The Queen Rearing kit enables the queen to lay eggs directly into a plastic "plug". This avoids the dangers of grafting, and ensures correct age of larvae.

The kit comprises

A plastic comb box;

Cell plugs (for the eggs) that fit into pre-drilled holes in the comb box;

A cover plate on the rear, to let you access the plugs once the eggs are laid;

A queen excluder plate on the front to retain the queen;

Queen cell starter caps, that fit over the cell plugs and form the beginning of the queen cell.

Cup holders - large open ended cones that hold the cell cup/plug to a frame bar.

How do you use it ?

Select a well-used drawn brood frame, full of unsealed honey. Using a sharp knife cut out a piece 4" wide out of the center of the frame. Attach the plastic comb box to the underside of the top bar.

You must prepar the hollow cell plugs by pushing them down into a piece of foundation by twisting them and embedding the wax in the hole. This give you a beeswax base in the tip of the cell plug for the queen to lay her eggs on. Push 90 of these plugs into the back of the cell box and then replace the rear cover plate.

Place the complete frame and comb box into any healthy strong brood box. Feed the colony with heavy syrup (2 parts sugar to one part water) in a feeder. In a couple of days the cells will be drawn out and filled with honey. The frame can then be removed and any surplus bees can be gently brushed off into their original colony. At this stage no queen has had access to the comb box and therefore it will have no brood in it.

The complete frame and comb box is inserted into the colony from which you wish to obtain eggs.

Five days before you wish to transfer the larvae to the cell starter, confine the queen in the Jenter comb box. This is accomplished by temporarily removing the central queen excluder plug from the front plastic excluder, finding the queen, and putting her in the box via the center hole and replacing the plug confinining her to the comb box. Check the frame after 10-12 hours. Usually the bees will have removed the honey and all the cells and cell plugs wil be filled with eggs.
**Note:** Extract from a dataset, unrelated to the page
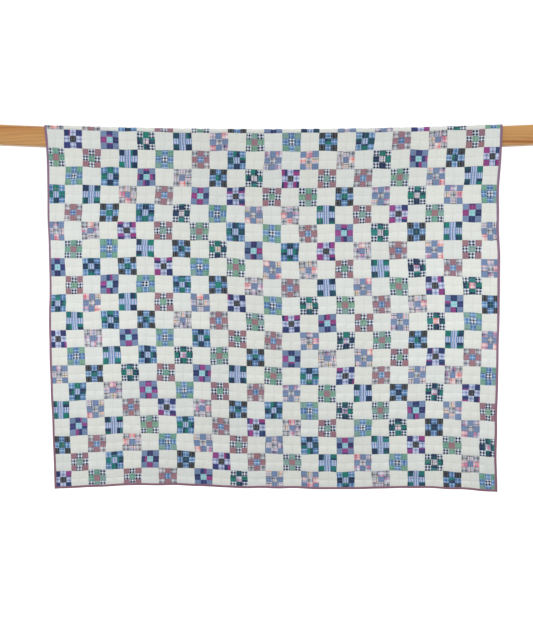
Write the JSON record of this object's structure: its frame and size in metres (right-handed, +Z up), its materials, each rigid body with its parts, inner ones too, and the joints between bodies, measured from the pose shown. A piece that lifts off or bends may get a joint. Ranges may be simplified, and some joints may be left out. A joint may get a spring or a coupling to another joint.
{
  "type": "patchwork quilt on a wooden beam",
  "caption": "Patchwork bed quilt of plain squares and checked pieced squares, quilted and bound, draped over a square wooden beam with its long drop in front.",
  "frame": {"origin": "middle of the beam's left end face, seen from the quilt's front", "axes": "+X along the beam to its right end, +Y from the front drop to the back drop, +Z up"},
  "size_m": [2.64, 0.1293, 1.807],
  "materials": {
    "pine": "planed and oiled",
    "cotton": "matte woven cotton",
    "binding": "matte woven cotton"
  },
  "bodies": {
    "root": {"beam": "pine", "quilt_body": "cotton", "binding_left": "binding", "binding_right": "binding", "binding_front_hem": "binding", "binding_back_hem": "binding"}
  },
  "joints": []
}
There must be frames of eggs on either side of the frame with the cell box or the bees might remove the eggs and move them somewhere else.

As soon as eggs are present, pry off the complete front queen excluder and ensure the queen walks out of the comb box to the adjoining frame.

Replace the queen excluder and return the complete frame to the center of the brood nest of the breeder queen.

A few days later you remove the plugs; attach with caps and holders to the bottom of a half depth frame, and insert this into your queenless cell raising colonies.

Being queenless, these colonies are strongly motivated by the emergency impulse and will feed and raise the queen cells.

When the queens are ready to hatch, each cell is moved to a mating colony.